7. Billy Ray Cyrus, Mulholland Dr.

Yes, Billy Ray Cyrus is a cheeseball country singer with a bushy mullet. But his cameo in David Lynch's Mulholland Dr. is good for more than a cheap laugh. Yes, it's funny to see the "Achy Breaky Heart" singer play an amorous pool man sleeping with the wife of film director Justin Theroux. Cyrus already looks like he walked off the cover of a cheapie romance novel, and, c'mon, that mullet is unreal. But like all things Lynch, Cyrus's brief appearance manages to be simultaneously comic and dreamy, a representation of idealized, oversized all-American male sexuality that's silly, yet undeniably potent and even threatening when brought into "real life."

 

 

 

8. Ned Beatty, Network

Paddy Chayefsky and Sidney Lumet's potent, prophetic satire of television and the caustic nature of celebrity culture is dominated by Peter Finch's unforgettably wild-eyed performance as a news anchor whose descent into madness sparks a new hit show, as his rantings strike a chord with the viewing public. But while ratings are skyrocketing, Finch causes his bosses no small amount of discomfort with his propensity to utter uncomfortable truths about corporate power. Until, that is, he meets Ned Beatty, the chairman of the company that owns the network, who calmly strolls in, greets Finch affably, and leads him into the boardroom for a quick chat. Before Finch knows what's going on, Beatty has suddenly hit him with a speech about how corporations are "the primal forces of nature," delivered with the roaring thunder of an angry God on a mountaintop.

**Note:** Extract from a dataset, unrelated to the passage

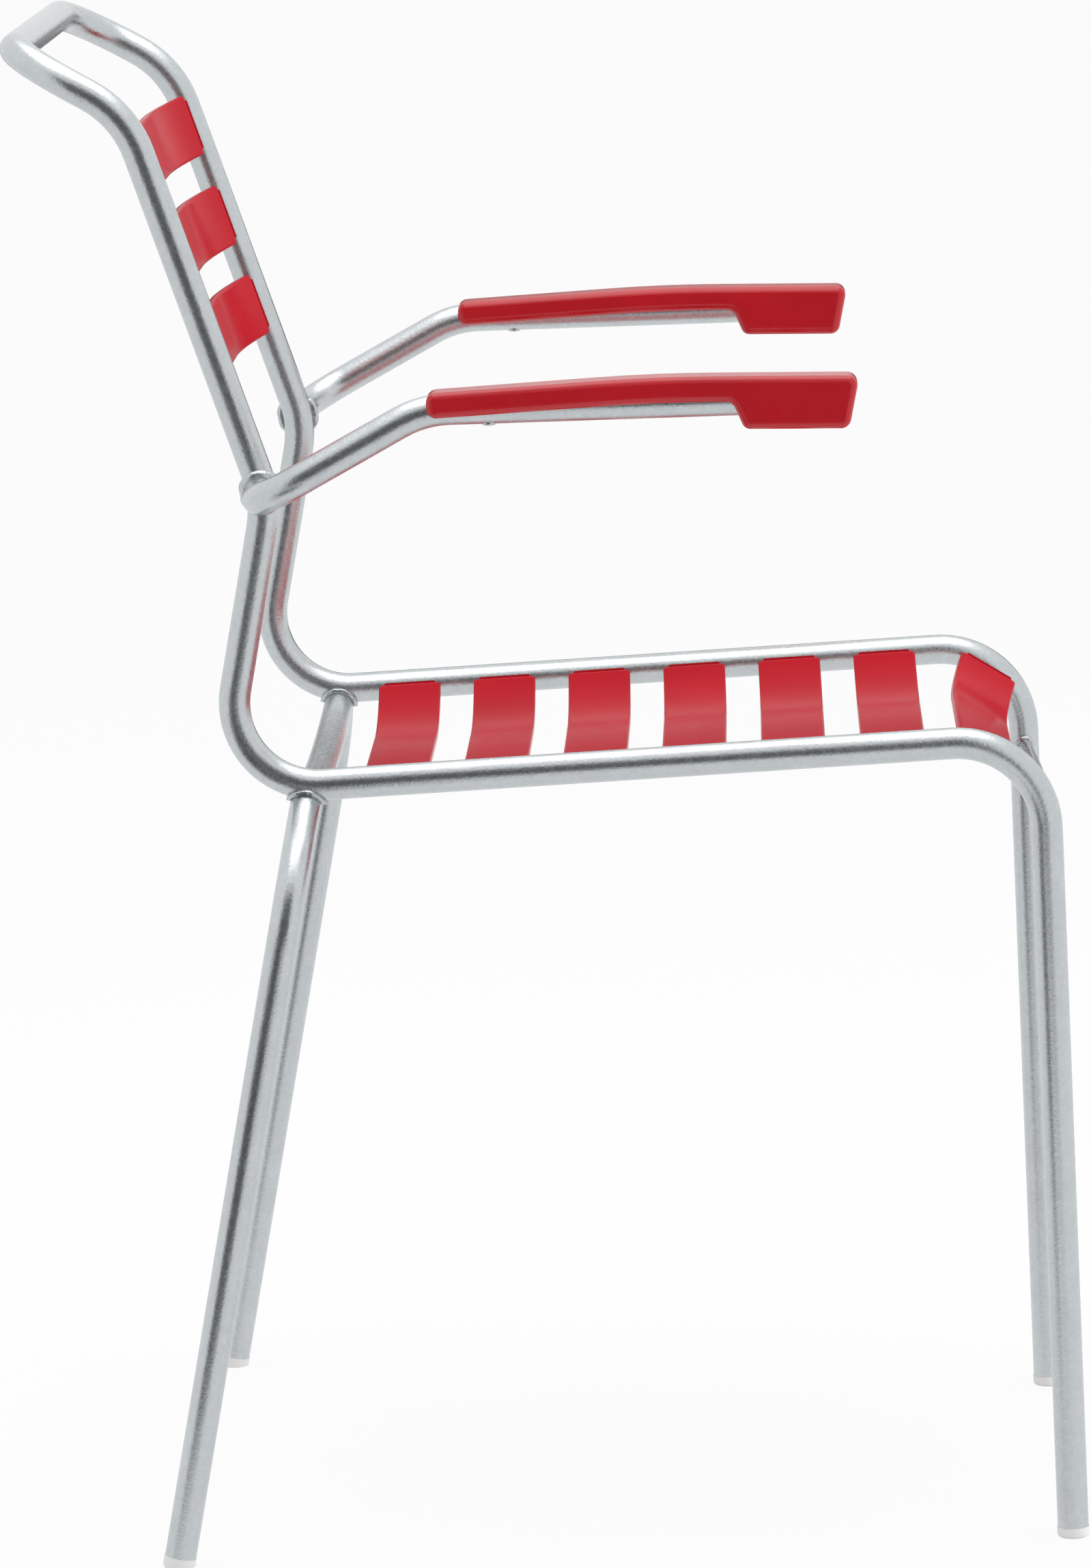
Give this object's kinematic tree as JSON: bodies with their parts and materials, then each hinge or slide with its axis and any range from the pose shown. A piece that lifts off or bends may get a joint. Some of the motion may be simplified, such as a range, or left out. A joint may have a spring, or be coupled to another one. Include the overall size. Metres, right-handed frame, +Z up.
{
  "type": "garden armchair",
  "caption": "Stackable metal garden armchair: bent round-tube frame with a handle bar, dished red slats on seat and back, and red armrest pads.",
  "frame": {"origin": "on the floor, in the middle of the chair's outline seen from above", "axes": "+Z up, -Y the way the sitter faces, +Y towards the back, -X the sitter's right"},
  "size_m": [0.55, 0.6172, 0.869],
  "materials": {
    "galvanised_steel": "satin hot-dip galvanised steel tube, pale bluish silver with faint mottling",
    "weld_steel": "galvanised weld bead, slightly rough",
    "slat_red": "glossy crimson",
    "pad_red": "glossy deep crimson",
    "screw_steel": "zinc-plated screw",
    "glide_white": "off-white, slightly translucent"
  },
  "bodies": {
    "root": {"side_tube_right": "galvanised_steel", "side_tube_left": "galvanised_steel", "rear_crossbar": "galvanised_steel", "rear_leg_right": "galvanised_steel", "rear_leg_left": "galvanised_steel", "arm_tube_right": "galvanised_steel", "arm_tube_left": "galvanised_steel", "front_cross_rod": "galvanised_steel", "arm_welds": "weld_steel", "rear_leg_welds": "weld_steel", "crossbar_welds": "weld_steel", "rod_welds": "weld_steel", "seat_slat_1": "slat_red", "seat_slat_2": "slat_red", "seat_slat_3": "slat_red", "seat_slat_4": "slat_red", "seat_slat_5": "slat_red", "seat_slat_6": "slat_red", "seat_slat_front": "slat_red", "back_slat_lower": "slat_red", "back_slat_middle": "slat_red", "back_slat_upper": "slat_red", "armrest_pad_right": "pad_red", "armrest_pad_left": "pad_red", "armrest_screws": "screw_steel", "glide_front_right": "glide_white", "glide_front_left": "glide_white", "glide_rear_right": "glide_white", "glide_rear_left": "glide_white"}
  },
  "joints": []
}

He inspires Finch to preach a new evangel—not about democracy this time, but about the coming perfect world of "one vast and ecumenical holding company," featuring "all necessities provided, all anxieties tranquilized, all boredom amused." It's impossible to tell how much of the chairman's speech is truly felt and how much is cold, cynical manipulation of Finch's religious mania, but the barely five-minute scene was compelling enough to pick up an Oscar nomination for Beatty.